BYU and Utah have been joined together for over 90 years as conference members, establishing one of the fiercest, most bitter rivalries in the country.

The hatred among the fans has escalated so much that BYU coach Bronco Mendenhall asked for both fan bases to show sportsmanship headed into their big game Saturday in Salt Lake City. Of course, former BYU quarterback Max Hall did not help cool any of the heated tensions last year when he said he hated Utah, too.

But both teams are trying to take a tactful, respectful approach headed into their final game as conference members. Utah (9-2, 6-1) is leaving for the Pac-12 and BYU (6-5, 5-2) is going independent, marking the final time these teams will meet to close out the regular season.

Next year, Utah will travel to play BYU in Provo on Sept. 17 -- only the second time in the 86-year history of the rivalry that the game will be played in that month. The two have a game scheduled for Sept. 15, 2012, in Salt Lake City but nothing beyond that.

Still, both sides are hopeful to continue a rivalry and tradition that has spanned so many years and divided so many in the state of Utah. Nobody anticipates this game will have a different feel to it, but whether that changes next season remains to be seen.

“We always attack every game the same, but this one is a little more special,” Utah cornerback Lamar Chapman said. “We look forward to this game always, no matter what, we have it circled on the calendar. Everybody is going to be on top of their game, no matter if the records are 0-10, or 10-0.”

No question about that. Only two games in the last 13 years have been decided by more than a touchdown. BYU has won three of the last four meetings, including a 33-31 win in Salt Lake City in 2006 -- the Cougars’ only win in Rice-Eccles Stadium since 2000.

Utah is still smarting from a 26-23 overtime loss last season. The Utes erased a 20-9 fourth-quarter deficit to send the game into overtime, but Hall threw the winning touchdown pass to Andrew George to win it. Afterward, he unloaded on Utah, saying, “I don't like Utah. In fact, I hate them. I hate everything about them. I hate their program, their fans. I hate everything. It felt really good to send those guys home.”

Hall received a reprimand from the Mountain West Conference office, but his comments are what most fans in the rivalry feel.

As for the game this season, BYU heads into the contest with the momentum, having won four straight games and five of its last six to become bowl eligible after a 1-4 start. The offense has come to life, and the defense has improved under the direction of Mendenhall, who took over as coordinator after he fired Jamie Hill.

Mendenhall said Tuesday he will stay on as defensive coordinator next season. BYU safety Andrew Rich credits Mendenhall for helping right the ship because he took on a greater role with the entire team.

“We weren’t together enough, we didn’t believe in each other enough, we didn’t want to win together enough,” Rich said. “That was kind of why we struggled.

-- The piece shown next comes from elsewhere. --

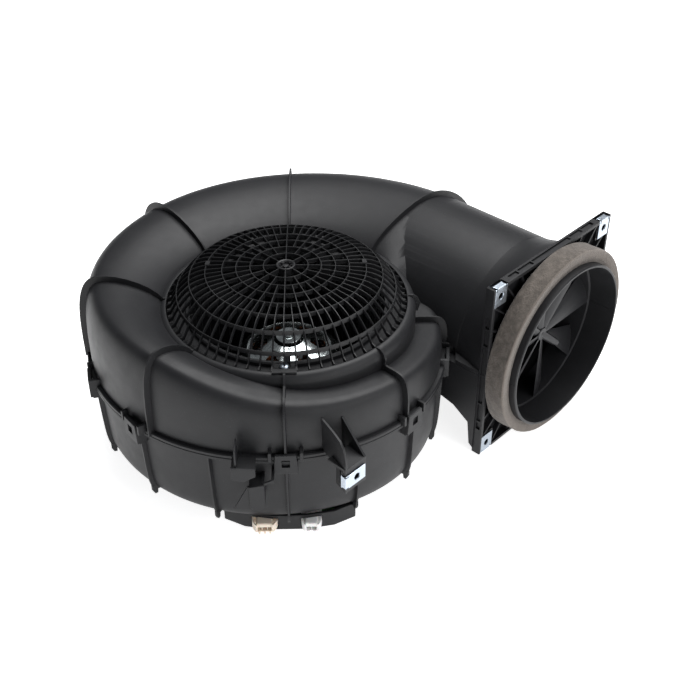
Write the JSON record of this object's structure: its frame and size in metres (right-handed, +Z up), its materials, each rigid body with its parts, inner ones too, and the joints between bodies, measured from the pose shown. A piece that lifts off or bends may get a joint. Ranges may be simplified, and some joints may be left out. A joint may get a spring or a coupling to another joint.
{
  "type": "centrifugal blower",
  "caption": "Centrifugal ventilation blower: two-part spiral housing, domed inlet grille, external-rotor motor with forward-curved wheel, square outlet flange and foam-sealed round spigot.",
  "frame": {"origin": "on the fan axis, at the level that the blower stands on (underside of the motor base)", "axes": "+Z up along the fan axis, towards the inlet grille; the outlet points along +X -Y, at 45 degrees"},
  "size_m": [0.4663, 0.3777, 0.1735],
  "materials": {
    "black_plastic": "satin moulded black plastic",
    "foam": "open-cell grey-brown foam strip",
    "zinc_steel": "bright zinc-plated sheet steel",
    "bell_steel": "bright plated steel",
    "lamination": "stacked electrical steel",
    "winding": "enamelled copper wire",
    "rubber": "soft black rubber and lead sleeve",
    "beige_nylon": "beige moulded nylon",
    "white_nylon": "milky white moulded nylon",
    "contact_brass": "tinned brass contacts",
    "board_laminate": "green circuit laminate",
    "capacitor_can": "aluminium can"
  },
  "bodies": {
    "housing": {"upper_shell": "black_plastic", "lower_shell": "black_plastic", "inlet_grille": "black_plastic", "guide_vanes": "black_plastic", "terminal_cover": "black_plastic", "outlet_gasket": "foam", "grille_screw": "zinc_steel", "flange_nut_upper_near": "zinc_steel", "flange_nut_upper_far": "zinc_steel", "flange_nut_lower_near": "zinc_steel", "flange_nut_lower_far": "zinc_steel", "bracket_nut": "zinc_steel", "motor_screw_1": "zinc_steel", "motor_screw_2": "zinc_steel", "motor_screw_3": "zinc_steel", "cover_screw_1": "zinc_steel", "cover_screw_2": "zinc_steel", "motor_base": "bell_steel", "bearing_cap": "bell_steel", "upper_bearing": "bell_steel", "lower_bearing": "bell_steel", "stator_core": "lamination", "stator_winding": "winding", "motor_grommet_1": "rubber", "motor_grommet_2": "rubber", "motor_grommet_3": "rubber", "motor_lead": "rubber", "beige_socket": "beige_nylon", "white_socket": "white_nylon", "beige_contact_1": "contact_brass", "beige_contact_2": "contact_brass", "beige_contact_3": "contact_brass", "white_contact_1": "contact_brass", "white_contact_2": "contact_brass", "control_board": "board_laminate", "board_capacitor": "capacitor_can"},
    "rotor": {"impeller": "black_plastic", "rotor_bell": "bell_steel", "rotor_ring": "lamination", "motor_shaft": "bell_steel", "shaft_clip": "bell_steel"}
  },
  "joints": [
    {"name": "rotor_spin", "type": "hinge", "parent": "housing", "child": "rotor", "pos_m": [0, 0, 0.09], "axis": [0, 0, 1], "continuous": true}
  ]
}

It’s unfortunate but at the same time, I think those are valuable lessons we learned during those tough times, and I hope it’s more than beneficial to the younger guys that they won’t let this happen again.

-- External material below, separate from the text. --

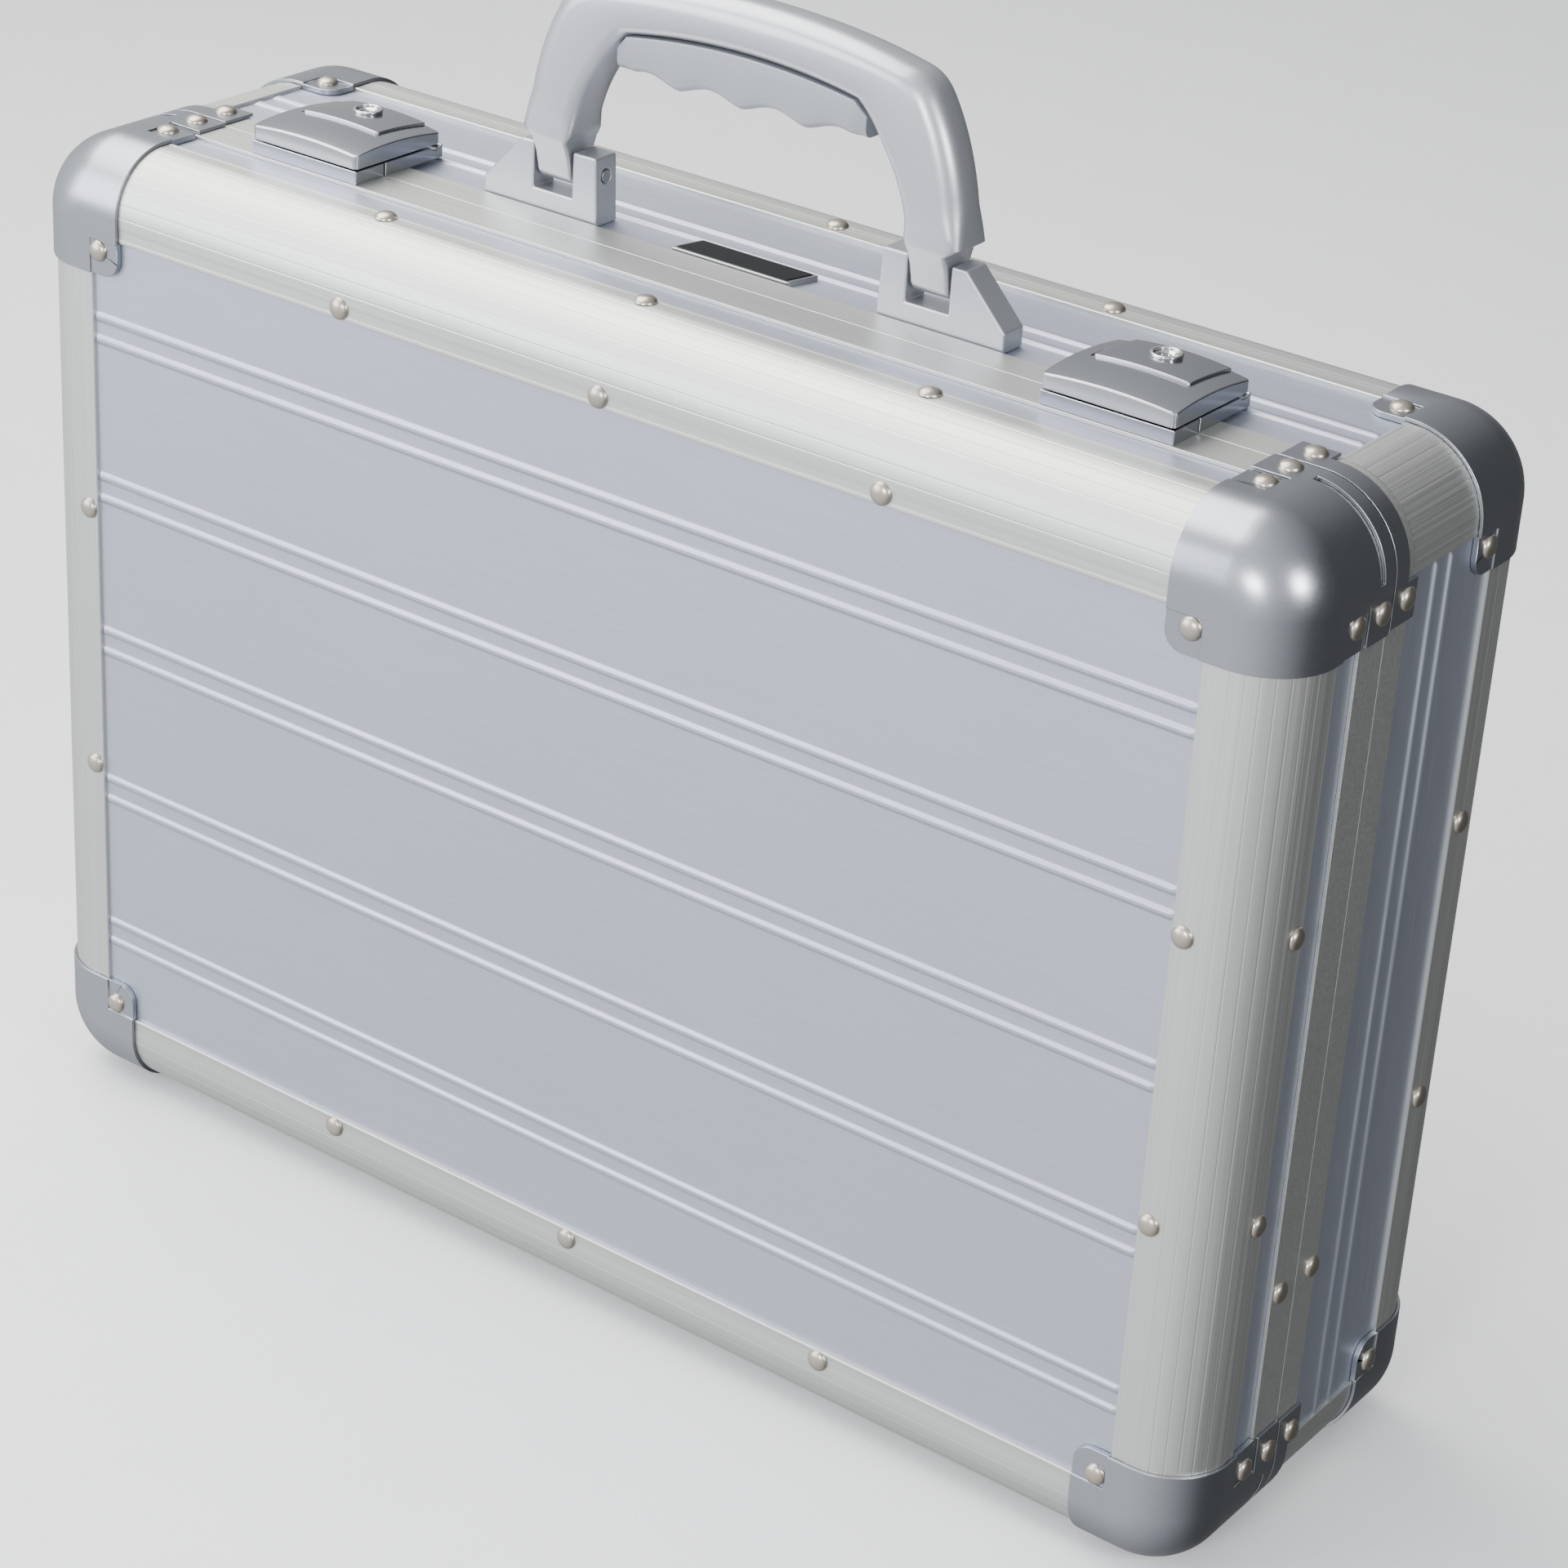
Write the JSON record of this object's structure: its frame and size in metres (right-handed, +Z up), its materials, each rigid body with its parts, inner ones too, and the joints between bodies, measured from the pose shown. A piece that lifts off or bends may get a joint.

“It’s been hard for me because it’s been under my watch as a senior and as a captain that we’ve struggled. I feel responsible for that. Some of my darkest, hardest times have been trying to figure out how we were going to get this thing rolling.”

BYU won’t have a 10-win season for the first time since Mendenhall became coach in 2005, but getting his team turned around has been one of his most gratifying moments.

As for Utah, the Utes were riding high three weeks ago, ranked No. 5 with an outside shot at a BCS game. Back-to-back losses to TCU and Notre Dame sent them into a tailspin, but they got a huge 38-34 win over San Diego State last week. After scoring a combined 10 points in the two losses, the Utah offense returned to form behind Jordan Wynn.

“That win was a relief off everyone’s shoulders,” Chapman said. “We needed it real bad just for our confidence level, to get our swagger back going into the BYU game.”

Utah has it back, and BYU has confidence, too. This has all the makings off another classic as the two programs prepare to go their separate ways.